◆ **MATERIAL PROVIDED**:
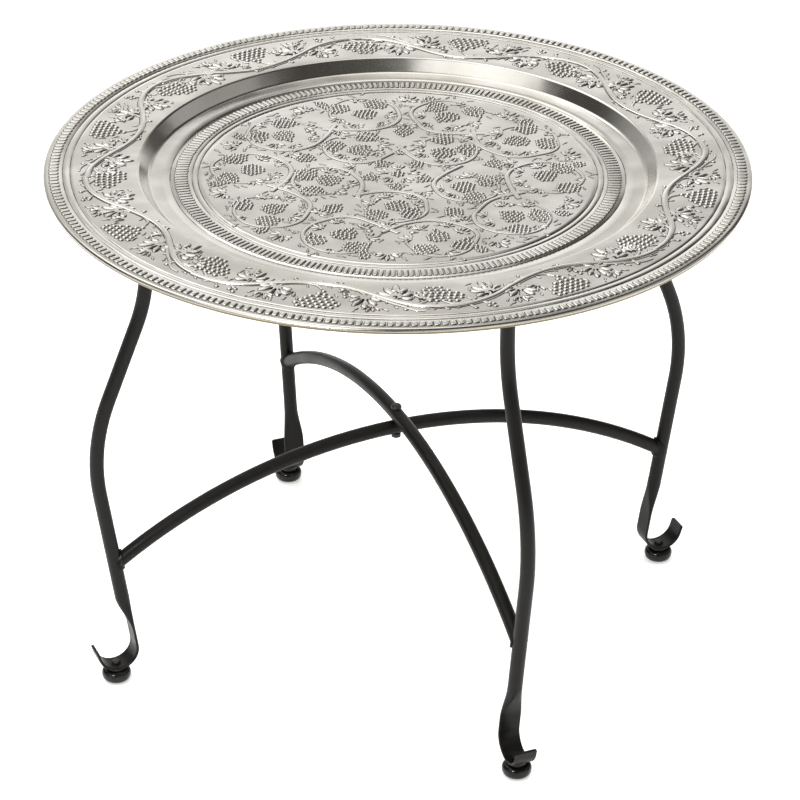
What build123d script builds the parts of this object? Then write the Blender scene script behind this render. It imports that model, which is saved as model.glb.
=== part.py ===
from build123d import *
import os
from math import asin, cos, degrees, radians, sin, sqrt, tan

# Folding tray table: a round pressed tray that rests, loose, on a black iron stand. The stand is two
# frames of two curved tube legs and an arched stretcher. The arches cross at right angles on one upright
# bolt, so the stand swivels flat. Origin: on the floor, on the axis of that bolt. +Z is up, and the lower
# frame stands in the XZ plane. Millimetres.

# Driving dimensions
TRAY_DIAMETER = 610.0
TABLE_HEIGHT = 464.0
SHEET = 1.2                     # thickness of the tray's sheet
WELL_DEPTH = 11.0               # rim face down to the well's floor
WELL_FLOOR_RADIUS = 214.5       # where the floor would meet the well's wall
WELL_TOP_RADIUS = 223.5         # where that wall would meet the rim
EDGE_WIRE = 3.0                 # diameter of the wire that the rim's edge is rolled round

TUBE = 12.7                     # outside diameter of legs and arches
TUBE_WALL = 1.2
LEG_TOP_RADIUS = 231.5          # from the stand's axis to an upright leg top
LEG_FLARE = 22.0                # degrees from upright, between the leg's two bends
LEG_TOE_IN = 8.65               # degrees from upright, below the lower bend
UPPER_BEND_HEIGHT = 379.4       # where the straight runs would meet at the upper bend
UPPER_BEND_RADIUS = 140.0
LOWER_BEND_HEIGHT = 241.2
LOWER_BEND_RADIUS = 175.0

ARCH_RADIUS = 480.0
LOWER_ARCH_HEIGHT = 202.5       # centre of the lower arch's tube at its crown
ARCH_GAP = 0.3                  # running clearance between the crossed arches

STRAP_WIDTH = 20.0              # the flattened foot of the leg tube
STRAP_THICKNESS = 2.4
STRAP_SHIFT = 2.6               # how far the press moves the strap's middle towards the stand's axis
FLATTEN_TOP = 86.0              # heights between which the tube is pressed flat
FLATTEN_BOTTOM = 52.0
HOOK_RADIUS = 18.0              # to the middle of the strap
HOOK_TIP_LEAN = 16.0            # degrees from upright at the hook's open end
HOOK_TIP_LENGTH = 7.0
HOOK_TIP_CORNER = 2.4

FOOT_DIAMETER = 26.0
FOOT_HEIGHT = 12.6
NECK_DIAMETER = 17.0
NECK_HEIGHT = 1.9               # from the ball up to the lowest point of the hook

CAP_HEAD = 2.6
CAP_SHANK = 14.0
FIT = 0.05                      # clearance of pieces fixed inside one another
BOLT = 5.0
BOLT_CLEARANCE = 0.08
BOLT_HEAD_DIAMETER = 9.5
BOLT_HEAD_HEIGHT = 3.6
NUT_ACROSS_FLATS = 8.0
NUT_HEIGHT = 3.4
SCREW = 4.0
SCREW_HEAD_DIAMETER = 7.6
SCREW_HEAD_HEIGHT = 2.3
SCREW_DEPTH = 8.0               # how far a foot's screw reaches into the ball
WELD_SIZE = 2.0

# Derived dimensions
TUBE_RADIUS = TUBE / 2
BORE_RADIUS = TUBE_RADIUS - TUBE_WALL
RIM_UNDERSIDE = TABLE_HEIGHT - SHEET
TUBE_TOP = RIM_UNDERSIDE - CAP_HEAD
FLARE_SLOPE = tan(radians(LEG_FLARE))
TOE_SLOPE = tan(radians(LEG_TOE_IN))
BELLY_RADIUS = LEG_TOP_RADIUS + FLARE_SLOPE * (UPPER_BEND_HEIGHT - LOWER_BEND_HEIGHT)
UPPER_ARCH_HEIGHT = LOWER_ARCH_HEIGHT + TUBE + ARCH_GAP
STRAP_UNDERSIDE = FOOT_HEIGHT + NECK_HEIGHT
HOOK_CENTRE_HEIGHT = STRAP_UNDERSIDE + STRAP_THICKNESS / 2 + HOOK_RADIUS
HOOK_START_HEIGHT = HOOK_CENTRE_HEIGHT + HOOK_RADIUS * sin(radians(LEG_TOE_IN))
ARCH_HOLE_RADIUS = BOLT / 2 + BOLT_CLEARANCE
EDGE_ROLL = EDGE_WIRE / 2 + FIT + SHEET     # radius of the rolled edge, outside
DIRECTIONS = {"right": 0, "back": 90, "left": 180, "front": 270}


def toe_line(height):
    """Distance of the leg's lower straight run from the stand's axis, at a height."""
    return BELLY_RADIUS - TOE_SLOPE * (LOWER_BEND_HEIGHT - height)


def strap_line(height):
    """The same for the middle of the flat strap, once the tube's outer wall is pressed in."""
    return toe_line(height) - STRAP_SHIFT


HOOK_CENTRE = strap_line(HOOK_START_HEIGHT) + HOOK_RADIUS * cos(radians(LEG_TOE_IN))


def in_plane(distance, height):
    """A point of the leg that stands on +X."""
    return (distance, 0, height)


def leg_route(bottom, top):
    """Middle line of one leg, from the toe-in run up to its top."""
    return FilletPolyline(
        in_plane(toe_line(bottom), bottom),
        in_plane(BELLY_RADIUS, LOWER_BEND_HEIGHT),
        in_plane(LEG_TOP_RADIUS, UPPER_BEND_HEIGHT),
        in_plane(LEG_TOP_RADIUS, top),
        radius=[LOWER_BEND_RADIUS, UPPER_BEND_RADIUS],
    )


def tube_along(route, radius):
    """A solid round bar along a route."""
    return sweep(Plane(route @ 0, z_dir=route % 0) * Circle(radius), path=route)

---

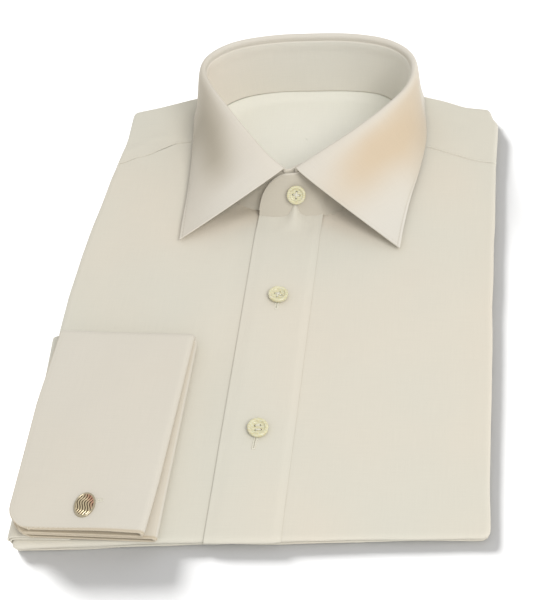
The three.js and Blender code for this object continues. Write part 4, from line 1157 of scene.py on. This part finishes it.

◆ **OBJECTIVE**:
Reproduce, exactly as written, the stretch of lines whose first line is the one with "What build123d script" and whose last line is the one with "# frame stands in the XZ plane. Millimetres.".

◆ **FINAL RESULT**:
What build123d script builds the parts of this object? Then write the Blender scene script behind this render. It imports that model, which is saved as model.glb.
=== part.py ===
from build123d import *
import os
from math import asin, cos, degrees, radians, sin, sqrt, tan

# Folding tray table: a round pressed tray that rests, loose, on a black iron stand. The stand is two
# frames of two curved tube legs and an arched stretcher. The arches cross at right angles on one upright
# bolt, so the stand swivels flat. Origin: on the floor, on the axis of that bolt. +Z is up, and the lower
# frame stands in the XZ plane. Millimetres.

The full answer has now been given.